-- Prompt --
Take every line that has the string "this" and copy it out.
Start Entries supplied
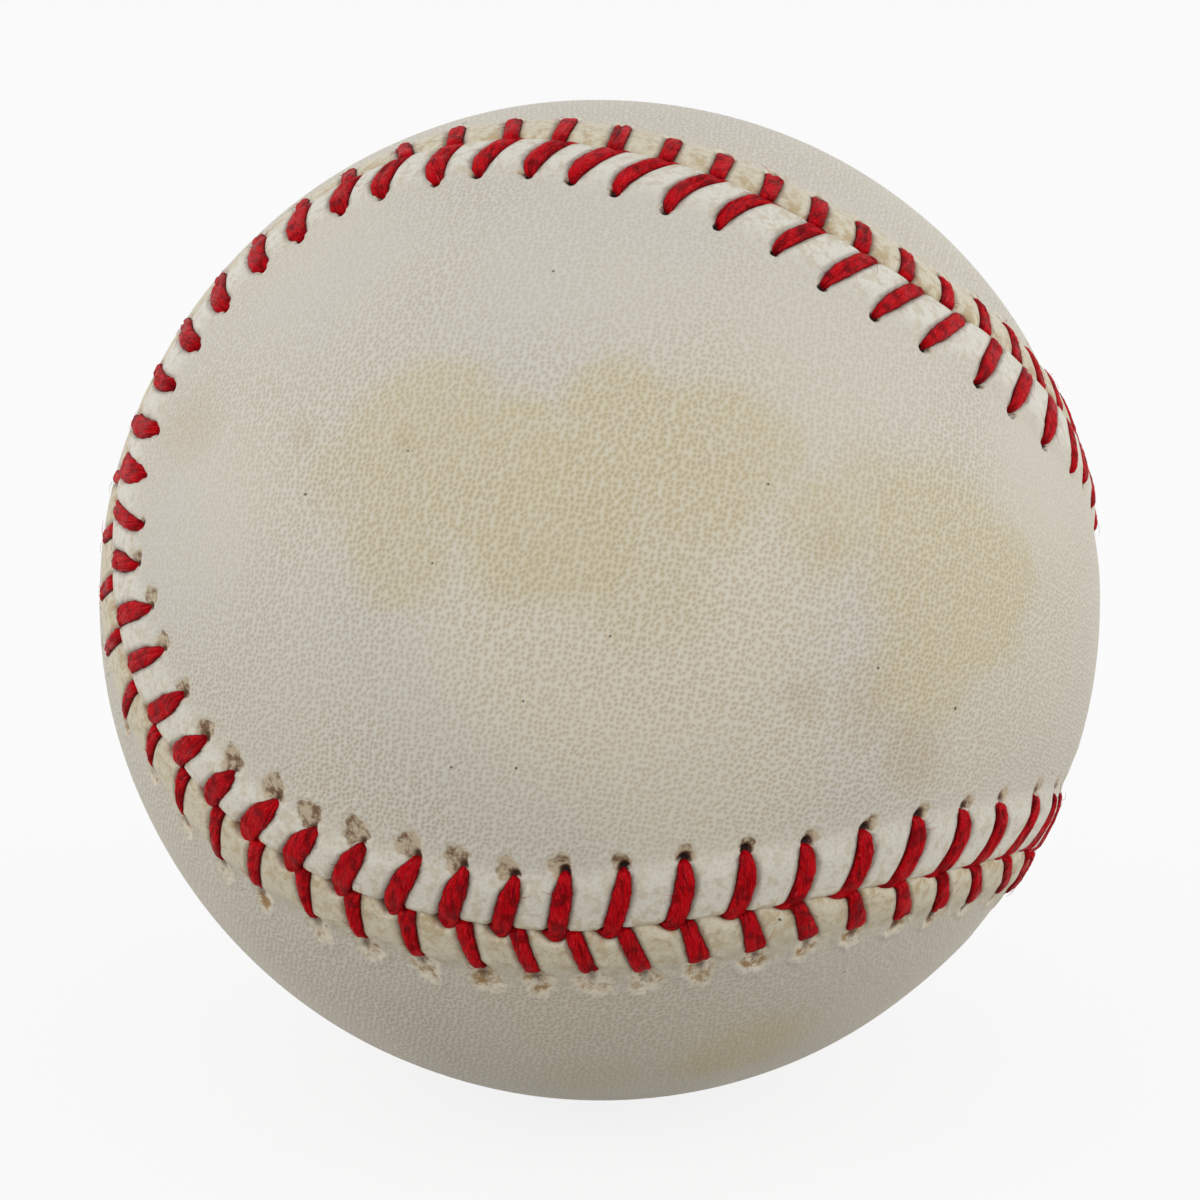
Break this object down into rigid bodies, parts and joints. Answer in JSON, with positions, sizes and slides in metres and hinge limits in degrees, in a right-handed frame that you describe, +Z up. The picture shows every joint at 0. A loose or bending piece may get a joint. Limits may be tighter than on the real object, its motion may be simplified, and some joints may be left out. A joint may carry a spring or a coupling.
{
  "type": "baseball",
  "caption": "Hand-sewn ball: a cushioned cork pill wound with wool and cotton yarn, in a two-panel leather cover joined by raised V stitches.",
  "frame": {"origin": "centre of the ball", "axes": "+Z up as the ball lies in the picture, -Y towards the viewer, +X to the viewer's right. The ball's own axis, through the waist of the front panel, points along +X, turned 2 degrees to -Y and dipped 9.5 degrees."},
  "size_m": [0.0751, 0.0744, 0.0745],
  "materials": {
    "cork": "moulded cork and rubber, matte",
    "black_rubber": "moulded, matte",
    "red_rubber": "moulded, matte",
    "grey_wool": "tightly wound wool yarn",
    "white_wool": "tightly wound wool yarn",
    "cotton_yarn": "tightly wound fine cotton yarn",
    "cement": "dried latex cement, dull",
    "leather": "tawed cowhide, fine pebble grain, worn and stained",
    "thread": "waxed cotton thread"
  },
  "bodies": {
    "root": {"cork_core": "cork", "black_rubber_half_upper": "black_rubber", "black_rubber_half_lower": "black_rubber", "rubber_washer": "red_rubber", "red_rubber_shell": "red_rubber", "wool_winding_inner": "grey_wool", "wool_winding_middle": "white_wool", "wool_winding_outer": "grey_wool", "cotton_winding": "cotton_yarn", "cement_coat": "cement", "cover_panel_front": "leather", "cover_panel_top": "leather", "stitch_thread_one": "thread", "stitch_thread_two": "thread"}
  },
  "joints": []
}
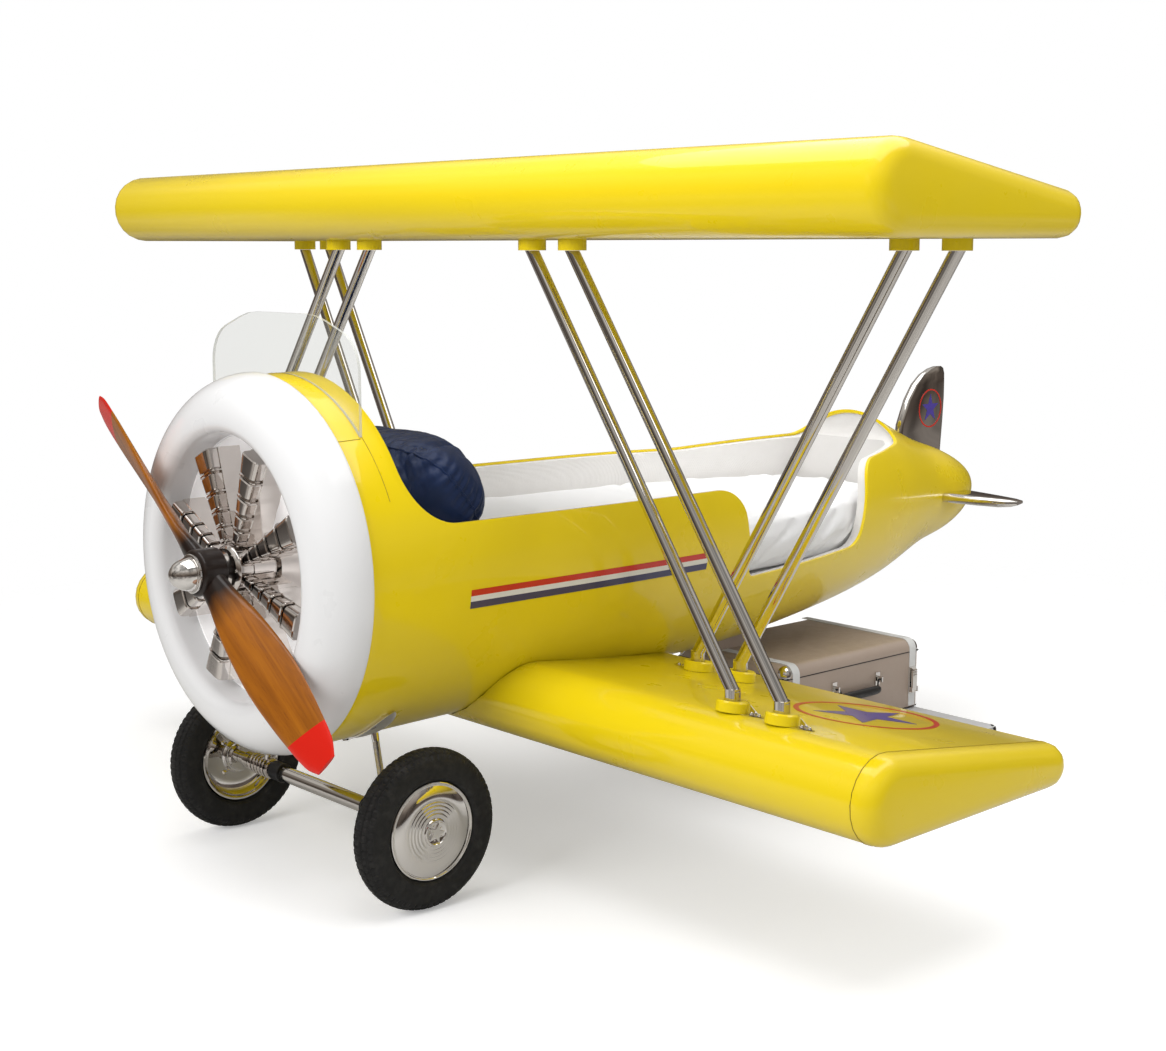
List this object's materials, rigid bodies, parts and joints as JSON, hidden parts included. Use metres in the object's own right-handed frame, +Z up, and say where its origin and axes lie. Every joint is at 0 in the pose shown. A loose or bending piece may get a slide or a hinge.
End Entries supplied
-- Answer to the exercise --
Break this object down into rigid bodies, parts and joints. Answer in JSON, with positions, sizes and slides in metres and hinge limits in degrees, in a right-handed frame that you describe, +Z up. The picture shows every joint at 0. A loose or bending piece may get a joint. Limits may be tighter than on the real object, its motion may be simplified, and some joints may be left out. A joint may carry a spring or a coupling.
List this object's materials, rigid bodies, parts and joints as JSON, hidden parts included. Use metres in the object's own right-handed frame, +Z up, and say where its origin and axes lie. Every joint is at 0 in the pose shown. A loose or bending piece may get a slide or a hinge.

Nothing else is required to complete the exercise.